_SOURCE RECORDS_.
_ _ _ _

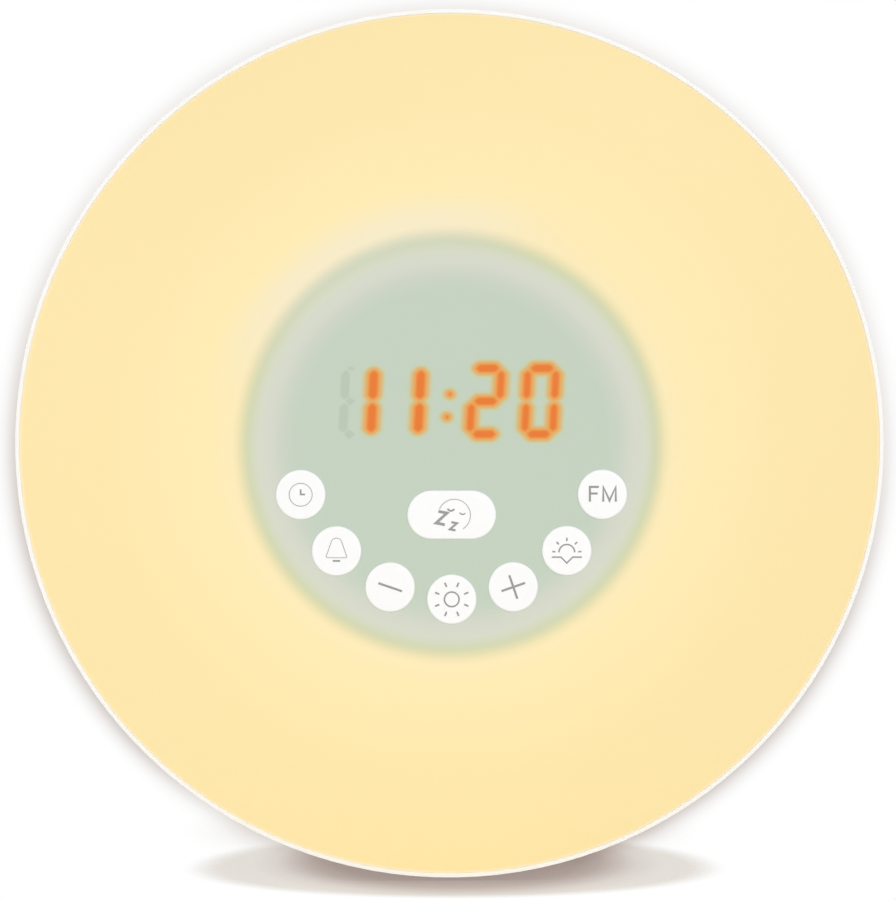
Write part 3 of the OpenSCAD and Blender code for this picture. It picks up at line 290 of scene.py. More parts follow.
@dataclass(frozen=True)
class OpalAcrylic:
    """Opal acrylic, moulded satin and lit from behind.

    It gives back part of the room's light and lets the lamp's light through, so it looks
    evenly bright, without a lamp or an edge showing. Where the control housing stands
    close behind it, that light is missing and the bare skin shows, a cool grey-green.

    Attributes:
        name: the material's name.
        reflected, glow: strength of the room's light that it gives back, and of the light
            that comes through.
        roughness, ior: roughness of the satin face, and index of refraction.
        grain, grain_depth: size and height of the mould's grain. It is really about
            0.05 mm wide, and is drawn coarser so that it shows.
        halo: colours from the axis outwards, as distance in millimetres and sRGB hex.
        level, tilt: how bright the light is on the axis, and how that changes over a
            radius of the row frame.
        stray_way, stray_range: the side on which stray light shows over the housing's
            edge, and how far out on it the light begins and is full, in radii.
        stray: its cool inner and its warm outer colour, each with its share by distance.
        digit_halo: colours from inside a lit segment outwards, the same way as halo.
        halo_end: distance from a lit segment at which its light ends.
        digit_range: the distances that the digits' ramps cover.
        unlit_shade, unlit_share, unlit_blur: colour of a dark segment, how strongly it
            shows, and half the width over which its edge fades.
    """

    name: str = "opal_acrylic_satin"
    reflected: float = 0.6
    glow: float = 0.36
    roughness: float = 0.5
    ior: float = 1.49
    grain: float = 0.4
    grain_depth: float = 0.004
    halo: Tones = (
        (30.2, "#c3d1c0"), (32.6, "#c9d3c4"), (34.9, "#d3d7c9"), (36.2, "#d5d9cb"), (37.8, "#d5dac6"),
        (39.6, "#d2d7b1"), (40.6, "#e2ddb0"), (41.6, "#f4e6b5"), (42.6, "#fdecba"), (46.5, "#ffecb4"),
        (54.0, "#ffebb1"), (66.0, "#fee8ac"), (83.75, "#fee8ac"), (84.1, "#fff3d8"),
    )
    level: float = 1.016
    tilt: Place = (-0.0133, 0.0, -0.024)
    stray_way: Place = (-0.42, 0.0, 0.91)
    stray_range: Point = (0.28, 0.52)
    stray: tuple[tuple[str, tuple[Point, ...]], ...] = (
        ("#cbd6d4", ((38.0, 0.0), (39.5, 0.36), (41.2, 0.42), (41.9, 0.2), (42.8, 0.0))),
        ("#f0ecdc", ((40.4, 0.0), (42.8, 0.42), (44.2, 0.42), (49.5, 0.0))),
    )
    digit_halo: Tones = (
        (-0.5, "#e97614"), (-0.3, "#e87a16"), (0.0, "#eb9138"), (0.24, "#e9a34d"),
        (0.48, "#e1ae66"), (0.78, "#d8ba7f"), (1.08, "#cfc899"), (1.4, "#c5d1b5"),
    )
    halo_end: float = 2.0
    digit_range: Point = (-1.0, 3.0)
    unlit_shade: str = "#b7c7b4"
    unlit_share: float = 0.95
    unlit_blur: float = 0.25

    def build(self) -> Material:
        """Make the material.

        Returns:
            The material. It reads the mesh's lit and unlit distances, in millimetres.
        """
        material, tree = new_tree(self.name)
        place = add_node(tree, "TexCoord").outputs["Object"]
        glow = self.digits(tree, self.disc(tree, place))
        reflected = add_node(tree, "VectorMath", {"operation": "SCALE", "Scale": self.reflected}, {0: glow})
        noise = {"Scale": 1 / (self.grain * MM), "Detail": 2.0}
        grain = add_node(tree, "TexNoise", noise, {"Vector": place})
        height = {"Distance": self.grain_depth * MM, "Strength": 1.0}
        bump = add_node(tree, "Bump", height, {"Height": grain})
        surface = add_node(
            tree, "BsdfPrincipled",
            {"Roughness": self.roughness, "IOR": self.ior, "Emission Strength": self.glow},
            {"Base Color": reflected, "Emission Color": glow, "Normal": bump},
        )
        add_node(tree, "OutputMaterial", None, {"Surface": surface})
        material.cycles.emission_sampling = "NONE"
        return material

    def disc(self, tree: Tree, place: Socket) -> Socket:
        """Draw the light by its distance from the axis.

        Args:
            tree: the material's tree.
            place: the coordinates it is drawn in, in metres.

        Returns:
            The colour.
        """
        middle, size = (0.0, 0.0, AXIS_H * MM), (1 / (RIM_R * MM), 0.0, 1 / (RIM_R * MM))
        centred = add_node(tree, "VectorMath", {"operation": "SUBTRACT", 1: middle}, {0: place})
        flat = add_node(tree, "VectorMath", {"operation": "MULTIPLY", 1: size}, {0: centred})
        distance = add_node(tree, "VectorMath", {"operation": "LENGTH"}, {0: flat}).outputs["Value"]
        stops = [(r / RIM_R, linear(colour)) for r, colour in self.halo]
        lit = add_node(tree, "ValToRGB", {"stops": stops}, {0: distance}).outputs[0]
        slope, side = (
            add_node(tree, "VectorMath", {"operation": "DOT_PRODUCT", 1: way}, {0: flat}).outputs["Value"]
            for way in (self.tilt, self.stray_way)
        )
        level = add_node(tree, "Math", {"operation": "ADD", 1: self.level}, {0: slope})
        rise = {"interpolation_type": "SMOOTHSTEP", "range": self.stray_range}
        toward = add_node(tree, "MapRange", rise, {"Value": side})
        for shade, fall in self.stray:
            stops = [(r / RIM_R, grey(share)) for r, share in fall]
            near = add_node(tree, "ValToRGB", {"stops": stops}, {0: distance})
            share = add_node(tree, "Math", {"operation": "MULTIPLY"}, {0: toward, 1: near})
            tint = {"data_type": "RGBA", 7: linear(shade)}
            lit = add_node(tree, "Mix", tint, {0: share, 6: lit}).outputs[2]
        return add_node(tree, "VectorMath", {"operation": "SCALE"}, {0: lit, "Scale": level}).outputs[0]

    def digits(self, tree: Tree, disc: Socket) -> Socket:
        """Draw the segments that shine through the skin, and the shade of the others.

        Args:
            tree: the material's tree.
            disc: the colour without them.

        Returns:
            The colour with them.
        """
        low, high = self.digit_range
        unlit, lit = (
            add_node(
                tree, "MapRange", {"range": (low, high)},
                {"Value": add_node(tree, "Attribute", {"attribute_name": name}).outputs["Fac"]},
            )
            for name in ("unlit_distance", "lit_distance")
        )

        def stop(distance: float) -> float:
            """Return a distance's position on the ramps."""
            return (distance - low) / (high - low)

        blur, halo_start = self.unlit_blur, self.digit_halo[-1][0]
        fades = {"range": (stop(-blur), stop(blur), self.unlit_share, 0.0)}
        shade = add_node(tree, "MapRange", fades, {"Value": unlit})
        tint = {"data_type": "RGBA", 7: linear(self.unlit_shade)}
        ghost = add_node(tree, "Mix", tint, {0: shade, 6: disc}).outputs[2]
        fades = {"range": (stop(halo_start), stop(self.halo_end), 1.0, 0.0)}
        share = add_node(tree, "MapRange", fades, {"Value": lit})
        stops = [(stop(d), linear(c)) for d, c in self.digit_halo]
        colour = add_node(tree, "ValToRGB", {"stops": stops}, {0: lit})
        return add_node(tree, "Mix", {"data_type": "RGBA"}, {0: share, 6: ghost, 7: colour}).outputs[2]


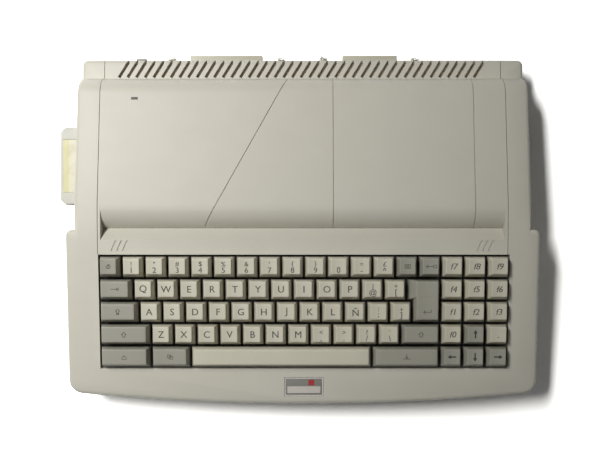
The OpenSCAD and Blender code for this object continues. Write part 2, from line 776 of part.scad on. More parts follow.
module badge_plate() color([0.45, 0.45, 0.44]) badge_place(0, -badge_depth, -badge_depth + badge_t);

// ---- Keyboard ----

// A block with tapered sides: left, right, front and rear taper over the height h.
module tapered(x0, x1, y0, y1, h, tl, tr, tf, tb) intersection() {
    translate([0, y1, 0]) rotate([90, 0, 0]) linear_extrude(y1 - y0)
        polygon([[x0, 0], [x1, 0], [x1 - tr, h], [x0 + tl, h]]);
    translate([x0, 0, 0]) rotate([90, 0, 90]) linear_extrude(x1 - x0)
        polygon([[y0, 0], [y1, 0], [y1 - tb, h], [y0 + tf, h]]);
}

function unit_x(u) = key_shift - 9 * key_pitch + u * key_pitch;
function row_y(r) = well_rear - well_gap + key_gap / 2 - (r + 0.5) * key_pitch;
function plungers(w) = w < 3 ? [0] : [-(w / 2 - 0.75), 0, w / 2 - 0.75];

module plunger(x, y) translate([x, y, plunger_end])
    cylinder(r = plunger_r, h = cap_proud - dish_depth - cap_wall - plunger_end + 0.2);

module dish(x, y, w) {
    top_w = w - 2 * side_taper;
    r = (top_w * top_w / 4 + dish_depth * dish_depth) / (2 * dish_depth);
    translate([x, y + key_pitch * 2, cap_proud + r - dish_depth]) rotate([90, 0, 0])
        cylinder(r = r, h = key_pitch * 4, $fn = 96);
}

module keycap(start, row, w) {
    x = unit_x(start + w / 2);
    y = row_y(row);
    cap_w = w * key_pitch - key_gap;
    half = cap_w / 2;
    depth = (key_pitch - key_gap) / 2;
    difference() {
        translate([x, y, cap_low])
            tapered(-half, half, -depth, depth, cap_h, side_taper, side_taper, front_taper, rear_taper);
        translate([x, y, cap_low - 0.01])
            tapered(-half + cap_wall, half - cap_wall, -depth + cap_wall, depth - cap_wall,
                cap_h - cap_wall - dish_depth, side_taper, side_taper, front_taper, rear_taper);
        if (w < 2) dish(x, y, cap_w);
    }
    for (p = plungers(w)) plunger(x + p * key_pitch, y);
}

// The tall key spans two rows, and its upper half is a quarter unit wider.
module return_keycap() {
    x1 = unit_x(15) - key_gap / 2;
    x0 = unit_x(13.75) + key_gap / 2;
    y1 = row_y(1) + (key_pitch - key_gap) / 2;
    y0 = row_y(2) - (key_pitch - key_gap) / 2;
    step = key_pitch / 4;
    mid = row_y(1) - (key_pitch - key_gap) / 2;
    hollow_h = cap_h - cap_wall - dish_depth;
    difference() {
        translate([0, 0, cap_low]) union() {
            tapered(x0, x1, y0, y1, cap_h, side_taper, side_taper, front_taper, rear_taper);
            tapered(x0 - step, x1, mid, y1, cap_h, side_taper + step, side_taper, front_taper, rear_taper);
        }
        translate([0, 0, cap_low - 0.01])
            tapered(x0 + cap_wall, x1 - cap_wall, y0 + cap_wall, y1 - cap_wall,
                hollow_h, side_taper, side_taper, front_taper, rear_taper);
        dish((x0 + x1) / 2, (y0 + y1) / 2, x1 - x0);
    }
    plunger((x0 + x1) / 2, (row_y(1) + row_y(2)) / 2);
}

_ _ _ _

_AIM OF THE EXERCISE_. Repeat only the lines above, from the first line of the entries through the line that contains "close behind it, that", including both ends.

_EXERCISE ANSWER_.
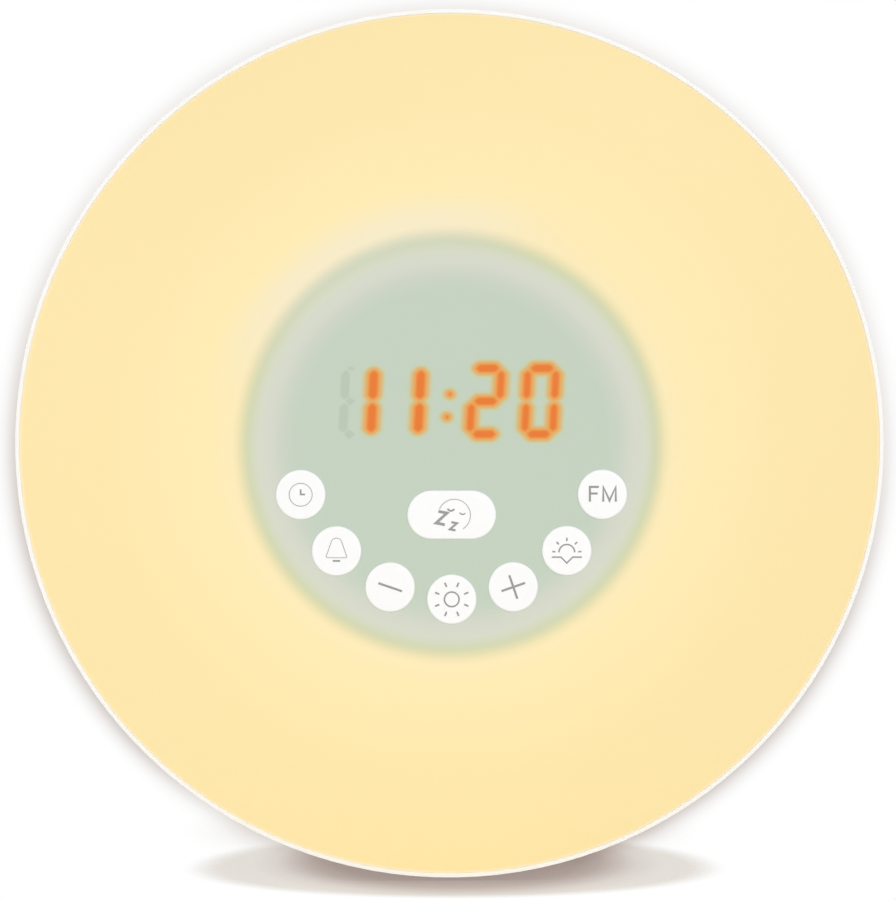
Write part 3 of the OpenSCAD and Blender code for this picture. It picks up at line 290 of scene.py. More parts follow.
@dataclass(frozen=True)
class OpalAcrylic:
    """Opal acrylic, moulded satin and lit from behind.

    It gives back part of the room's light and lets the lamp's light through, so it looks
    evenly bright, without a lamp or an edge showing. Where the control housing stands
    close behind it, that light is missing and the bare skin shows, a cool grey-green.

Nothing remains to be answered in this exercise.